Read the lines below. Copy out any that hold the string "from".

━━━━━━━━━━━━━━━━

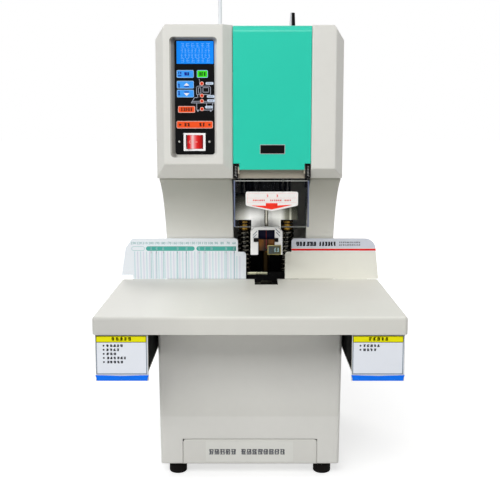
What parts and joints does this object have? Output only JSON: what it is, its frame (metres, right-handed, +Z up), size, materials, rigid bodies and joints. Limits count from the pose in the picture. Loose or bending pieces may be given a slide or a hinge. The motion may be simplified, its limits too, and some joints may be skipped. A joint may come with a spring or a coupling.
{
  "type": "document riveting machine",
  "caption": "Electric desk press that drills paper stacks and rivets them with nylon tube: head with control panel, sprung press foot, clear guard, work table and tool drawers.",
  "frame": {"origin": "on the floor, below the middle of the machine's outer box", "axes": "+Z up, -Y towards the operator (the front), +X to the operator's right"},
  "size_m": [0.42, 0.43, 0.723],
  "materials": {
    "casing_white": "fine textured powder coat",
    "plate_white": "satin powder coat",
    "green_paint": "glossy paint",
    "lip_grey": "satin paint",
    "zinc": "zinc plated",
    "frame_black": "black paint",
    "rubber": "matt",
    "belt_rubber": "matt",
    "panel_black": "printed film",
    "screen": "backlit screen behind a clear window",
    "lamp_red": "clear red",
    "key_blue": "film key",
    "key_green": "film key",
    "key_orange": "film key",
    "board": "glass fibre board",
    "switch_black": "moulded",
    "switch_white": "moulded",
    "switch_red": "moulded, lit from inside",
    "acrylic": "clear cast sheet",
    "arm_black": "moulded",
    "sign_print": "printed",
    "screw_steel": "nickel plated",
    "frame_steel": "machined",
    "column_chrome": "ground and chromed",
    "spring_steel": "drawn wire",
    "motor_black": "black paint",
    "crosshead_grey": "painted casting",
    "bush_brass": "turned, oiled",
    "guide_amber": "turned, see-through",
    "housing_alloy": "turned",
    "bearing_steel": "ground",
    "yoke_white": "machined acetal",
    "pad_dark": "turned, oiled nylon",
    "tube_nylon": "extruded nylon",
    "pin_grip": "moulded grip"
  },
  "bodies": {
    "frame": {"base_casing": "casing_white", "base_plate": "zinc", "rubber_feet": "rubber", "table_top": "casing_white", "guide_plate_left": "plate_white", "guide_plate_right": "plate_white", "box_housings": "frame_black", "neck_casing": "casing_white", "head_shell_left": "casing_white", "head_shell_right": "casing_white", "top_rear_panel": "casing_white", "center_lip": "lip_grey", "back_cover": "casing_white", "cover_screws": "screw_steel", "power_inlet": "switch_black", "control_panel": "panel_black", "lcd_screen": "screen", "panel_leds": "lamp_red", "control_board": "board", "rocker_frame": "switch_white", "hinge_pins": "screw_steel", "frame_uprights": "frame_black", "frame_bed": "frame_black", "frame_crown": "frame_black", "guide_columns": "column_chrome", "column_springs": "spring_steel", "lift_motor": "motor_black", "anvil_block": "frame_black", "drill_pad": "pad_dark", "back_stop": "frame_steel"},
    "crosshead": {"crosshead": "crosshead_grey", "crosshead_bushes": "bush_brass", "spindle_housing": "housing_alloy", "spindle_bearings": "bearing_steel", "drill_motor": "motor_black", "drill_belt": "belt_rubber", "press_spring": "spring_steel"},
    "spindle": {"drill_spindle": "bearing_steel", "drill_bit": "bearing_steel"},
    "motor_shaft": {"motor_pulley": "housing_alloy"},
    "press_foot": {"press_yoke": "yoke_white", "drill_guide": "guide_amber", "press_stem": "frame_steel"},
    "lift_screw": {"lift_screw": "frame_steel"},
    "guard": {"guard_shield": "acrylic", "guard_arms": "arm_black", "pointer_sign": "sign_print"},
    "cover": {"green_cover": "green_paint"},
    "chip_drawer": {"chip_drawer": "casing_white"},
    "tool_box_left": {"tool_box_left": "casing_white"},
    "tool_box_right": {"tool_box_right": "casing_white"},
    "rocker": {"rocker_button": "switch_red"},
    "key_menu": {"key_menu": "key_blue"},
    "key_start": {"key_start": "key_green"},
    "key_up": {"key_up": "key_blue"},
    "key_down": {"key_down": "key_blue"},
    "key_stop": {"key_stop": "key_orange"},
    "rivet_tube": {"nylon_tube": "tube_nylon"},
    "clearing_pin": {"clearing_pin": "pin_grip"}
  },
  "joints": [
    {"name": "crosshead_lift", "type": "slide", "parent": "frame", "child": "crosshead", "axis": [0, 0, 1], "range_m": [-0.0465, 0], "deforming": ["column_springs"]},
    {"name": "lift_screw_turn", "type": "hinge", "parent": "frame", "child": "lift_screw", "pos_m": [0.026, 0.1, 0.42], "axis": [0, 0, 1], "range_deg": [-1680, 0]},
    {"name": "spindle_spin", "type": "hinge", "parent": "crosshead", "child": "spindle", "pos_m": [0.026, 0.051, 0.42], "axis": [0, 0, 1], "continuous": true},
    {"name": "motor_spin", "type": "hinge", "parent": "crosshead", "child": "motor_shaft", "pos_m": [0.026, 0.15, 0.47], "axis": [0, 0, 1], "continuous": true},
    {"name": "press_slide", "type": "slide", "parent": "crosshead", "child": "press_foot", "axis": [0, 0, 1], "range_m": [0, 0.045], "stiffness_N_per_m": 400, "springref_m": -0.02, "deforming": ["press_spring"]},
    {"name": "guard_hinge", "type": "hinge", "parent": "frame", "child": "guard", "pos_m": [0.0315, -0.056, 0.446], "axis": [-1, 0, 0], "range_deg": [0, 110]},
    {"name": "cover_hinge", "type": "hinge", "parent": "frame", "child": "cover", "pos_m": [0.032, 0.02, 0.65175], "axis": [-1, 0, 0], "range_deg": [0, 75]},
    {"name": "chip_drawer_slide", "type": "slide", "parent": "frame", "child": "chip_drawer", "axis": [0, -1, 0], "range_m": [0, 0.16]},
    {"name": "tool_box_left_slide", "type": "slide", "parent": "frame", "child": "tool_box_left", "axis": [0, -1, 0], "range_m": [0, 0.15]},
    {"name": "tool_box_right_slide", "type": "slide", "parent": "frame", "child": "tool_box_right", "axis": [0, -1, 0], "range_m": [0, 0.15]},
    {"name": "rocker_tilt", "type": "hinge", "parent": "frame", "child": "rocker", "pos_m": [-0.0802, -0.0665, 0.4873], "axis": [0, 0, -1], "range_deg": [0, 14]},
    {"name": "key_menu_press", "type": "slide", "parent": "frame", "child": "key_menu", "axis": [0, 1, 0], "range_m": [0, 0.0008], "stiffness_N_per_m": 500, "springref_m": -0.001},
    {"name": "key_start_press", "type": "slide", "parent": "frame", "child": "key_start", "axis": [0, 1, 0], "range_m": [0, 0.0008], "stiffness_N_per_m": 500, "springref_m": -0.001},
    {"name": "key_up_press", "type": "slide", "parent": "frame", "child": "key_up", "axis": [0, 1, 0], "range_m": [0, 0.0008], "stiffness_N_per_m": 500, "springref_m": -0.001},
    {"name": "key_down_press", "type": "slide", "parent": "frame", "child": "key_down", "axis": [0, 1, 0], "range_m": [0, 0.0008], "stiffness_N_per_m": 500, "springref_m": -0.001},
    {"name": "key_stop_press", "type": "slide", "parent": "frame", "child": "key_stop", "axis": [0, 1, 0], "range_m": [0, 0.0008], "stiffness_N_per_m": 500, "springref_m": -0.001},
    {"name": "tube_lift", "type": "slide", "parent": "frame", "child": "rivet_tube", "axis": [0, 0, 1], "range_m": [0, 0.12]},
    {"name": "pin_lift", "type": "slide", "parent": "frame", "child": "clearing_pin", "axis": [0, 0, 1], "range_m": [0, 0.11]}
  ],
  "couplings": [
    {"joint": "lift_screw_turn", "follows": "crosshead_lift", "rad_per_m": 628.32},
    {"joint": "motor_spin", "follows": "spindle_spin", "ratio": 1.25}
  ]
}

━━━━━━━━━━━━━━━━

EXPECTED OUTPUT:
What parts and joints does this object have? Output only JSON: what it is, its frame (metres, right-handed, +Z up), size, materials, rigid bodies and joints. Limits count from the pose in the picture. Loose or bending pieces may be given a slide or a hinge. The motion may be simplified, its limits too, and some joints may be skipped. A joint may come with a spring or a coupling.
    "switch_red": "moulded, lit from inside",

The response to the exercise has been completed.